The Oakland Police Officers’ Association has blamed her office for worsening crime. And two prosecutors resigned from Price’s office in recent months after she decided not to lengthen sentences for defendants in two cases where children were shot and killed, one by a stray bullet, wrote the Intercept.

News media note another two dozen other prosecutors and investigators have left since Price was elected, and some went to work for San Francisco District Attorney Brooke Jenkins—who is widely seen as being close to police and was herself appointed last year after campaigning to successfully recall a Boudin.

“Price’s critics point to the departures as evidence of her failures, but turnover is typical when a new prosecutor takes office,” said Brooks, noting, “The hype-up is that this is because Pamela is somehow so problematic and that’s why there’s turnover is absolutely ludicrous.”

Los Angeles District Attorney George Gascón survived a second recall attempt. “The attacks on reform-minded prosecutors play up individual cases to highlight what critics say is incompetence in the offices of prosecutors like Price, Boudin, and Gascón,” said The Intercept.

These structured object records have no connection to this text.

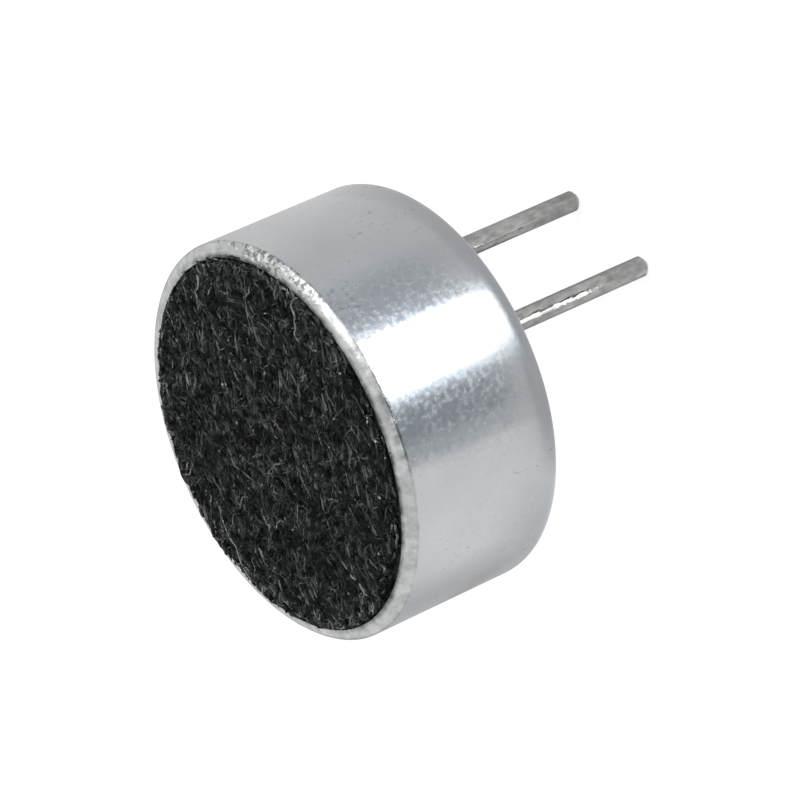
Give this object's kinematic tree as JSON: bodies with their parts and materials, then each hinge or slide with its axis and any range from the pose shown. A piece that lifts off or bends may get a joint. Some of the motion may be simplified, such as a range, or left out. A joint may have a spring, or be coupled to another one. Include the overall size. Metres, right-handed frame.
{
  "type": "electret microphone capsule",
  "caption": "Round metal microphone capsule with a black felt front and two straight solder pins behind.",
  "frame": {"origin": "midway between the two pins, in the plane of the crimped rear edge, which sits on the circuit board", "axes": "+Z out of the felt front along the can's axis, the pins point along -Z, the pins' line is along X, and the can's axis stands 2.3 mm behind that line at +Y"},
  "size_m": [0.0098, 0.0096, 0.0095],
  "materials": {
    "can_aluminium": "satin, tumbled",
    "felt_black": "fibrous felt",
    "adhesive": "clear acrylic film",
    "brass_ring": "plain",
    "polyester_film": "smooth",
    "spacer_polyester": "matt",
    "insulator_plastic": "moulded",
    "board_green": "solder mask over glass laminate",
    "copper_foil": "plain copper",
    "tinned_foil": "tinned copper",
    "transistor_epoxy": "moulded",
    "lead_tin": "matt tin",
    "chip_ceramic": "fired ceramic",
    "pin_tin": "dull tin over steel wire",
    "solder": "bright solder"
  },
  "bodies": {
    "root": {"pin_output": "pin_tin", "pin_ground": "pin_tin", "can": "can_aluminium", "felt_disc": "felt_black", "adhesive_ring": "adhesive", "diaphragm_ring": "brass_ring", "diaphragm_film": "polyester_film", "spacer_ring": "spacer_polyester", "electret_film": "polyester_film", "back_plate": "brass_ring", "holder_ring": "insulator_plastic", "contact_ring": "brass_ring", "circuit_board": "board_green", "gate_foil": "copper_foil", "drain_foil": "copper_foil", "source_foil": "copper_foil", "ground_foil": "tinned_foil", "output_foil": "tinned_foil", "transistor_body": "transistor_epoxy", "gate_lead": "lead_tin", "drain_lead": "lead_tin", "source_lead": "lead_tin", "capacitor_a": "chip_ceramic", "capacitor_a_ends": "lead_tin", "capacitor_b": "chip_ceramic", "capacitor_b_ends": "lead_tin", "solder_output": "solder", "solder_ground": "solder"}
  },
  "joints": []
}
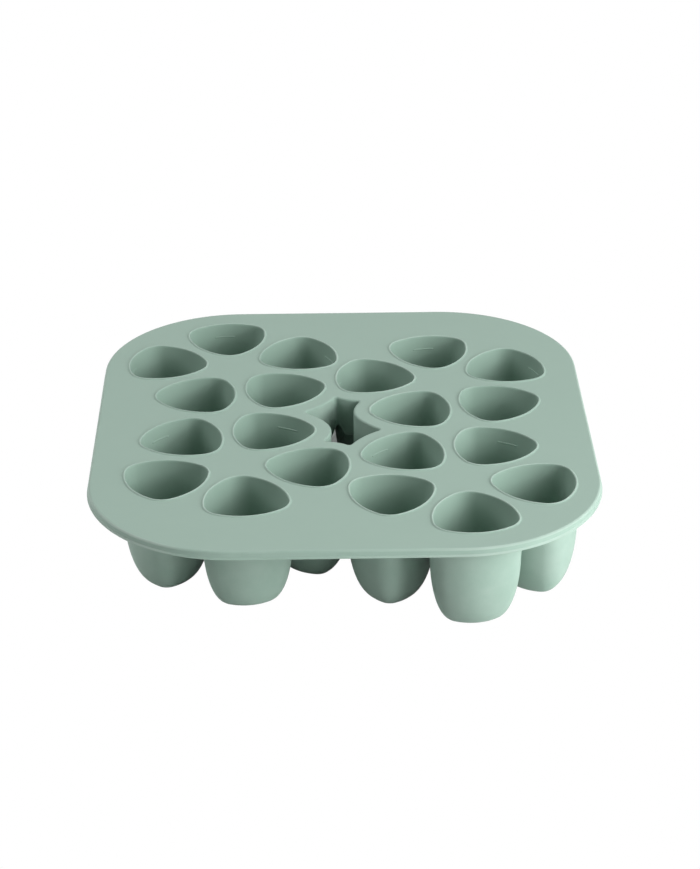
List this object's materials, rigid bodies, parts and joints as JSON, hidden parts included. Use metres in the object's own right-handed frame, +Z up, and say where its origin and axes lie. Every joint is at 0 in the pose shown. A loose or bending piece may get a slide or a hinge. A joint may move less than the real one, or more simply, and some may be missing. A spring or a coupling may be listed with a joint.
{
  "type": "baby food freezer tray",
  "caption": "Rounded rectangular flexible tray with deep rounded-triangle cups in flower groups below a flat deck, a rounded edge rim and a star-shaped centre opening.",
  "frame": {"origin": "middle of the tray at the level of the cups' flat bases", "axes": "+Z up out of the cups, +Y to the far edge, +X to the right as the picture shows it"},
  "size_m": [0.21, 0.227, 0.0455],
  "materials": {
    "silicone": "matte satin, sage green"
  },
  "bodies": {
    "root": {"deck": "silicone", "edge_rim": "silicone", "centre_well": "silicone", "cup_far_left_1": "silicone", "cup_far_left_2": "silicone", "cup_far_left_3": "silicone", "cup_far_left_4": "silicone", "cup_far_left_5": "silicone", "cup_far_right_1": "silicone", "cup_far_right_2": "silicone", "cup_far_right_3": "silicone", "cup_far_right_4": "silicone", "cup_far_right_5": "silicone", "cup_near_left_1": "silicone", "cup_near_left_2": "silicone", "cup_near_left_3": "silicone", "cup_near_left_4": "silicone", "cup_near_left_5": "silicone", "cup_near_right_1": "silicone", "cup_near_right_2": "silicone", "cup_near_right_3": "silicone", "cup_near_right_4": "silicone", "cup_near_right_5": "silicone"}
  },
  "joints": []
}
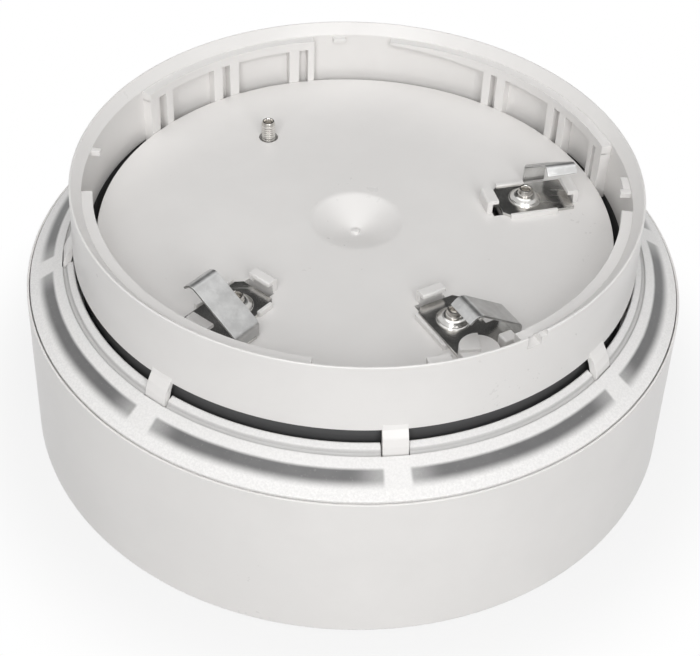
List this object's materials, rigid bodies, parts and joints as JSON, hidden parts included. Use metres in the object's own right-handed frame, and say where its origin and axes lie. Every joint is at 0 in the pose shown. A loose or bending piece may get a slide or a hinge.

Part of the backlash to the criminal justice reform movement is a law-and-order drum beat that capitalizes on and manipulates people’s fear and pain, Brooks told The Intercept, adding, “It’s a bunch of false flags,” she added. “Unfortunately, that is a tactic we know that the right uses to prevent solidarity.”

But The Intercept story noted, “Since the reform prosecutor movement took off in the mid-2010s, more than 30 bills in at least 17 states have tried to strip power from prosecutors whose policies address efforts to reform the criminal justice system. State lawmakers, often in rural areas, have sought to limit the power of prosecutors elected on reform platforms in far-away cities. The lines between substantive criticism of elected prosecutors and efforts to undermine their authority have become blurred.”

The Intercept added, “While prosecutors across the political spectrum should be accountable to their constituents, criticism of prosecutors like Price and her peers has been amplified within a larger project to oppose popular criminal justice reform, said Anne Irwin, founder and director of the pro-reform group Smart Justice. 

“The nascent recall effort in Alameda County is absolutely reflective of a national Republican playbook,” Irwin said to The Intercept.

Irwin cited “parallels to St. Louis, San Francisco, and Philadelphia, where lawmakers impeached Philadelphia District Attorney Larry Krasner last year…(i)deological differences typically drive resignations under tough-on-crime and reform prosecutors alike, but the media did not cover staff departures or internal office drama until reform-minded candidates started winning office.”

“What’s remarkable is that there has been almost no coverage of how an elected prosecutor runs their office until progressive prosecutors were elected,” Irwin said. “Then all of a sudden, there is intense scrutiny, much of it drummed up by the folks who are backing a recall, to make a case that the progressive prosecutor is a bad manager. But can any of us look back in history and point out whether or not any other tough-on-crime prosecutors in the ’80s or ’90s were good managers?”

Irwin told The Intercept, “Voters in Alameda County watched Boudin’s recall play out. More than a year later, they saw that the recall didn’t make San Francisco a cleaner or safer place. Unlike San Francisco, Alameda County has less money and more people directly impacted by mass incarceration. Those factors could make a recall effort in Alameda County more of an uphill battle.”

“The entire Bay Area, including Alameda County, is realizing that the recall of Chesa Boudin was a false promise,” she said. “That will impact how Alameda County voters approach a recall effort against DA Price. There will be a lot more skepticism about a recall of the district attorney being the panacea.”

The news report stated, “Price’s 2022 election was in part response to a push among Oakland residents for reforms to the criminal justice system they said were long overdue. Price beat a more moderate candidate and became the first Black prosecutor with support among communities most impacted by crime. She declined corporate PAC money and raised more than $1 million for her campaign.

“Price’s predecessor and 2018 opponent, Nancy O’Malley, had been accused of misconduct and worked against some criminal justice reform efforts. Police unions heavily backed O’Malley’s 2018 reelection campaign against Price. She retired in 2021.

“As Price implemented the reforms she ran on, pushback was swift. One prosecutor resigned over Price’s reluctance to enhance sentencing in the stray bullet case and said Price’s office had mistreated victims in Asian American Pacific Islander communities. Another said she had neglected victims of violent crime.”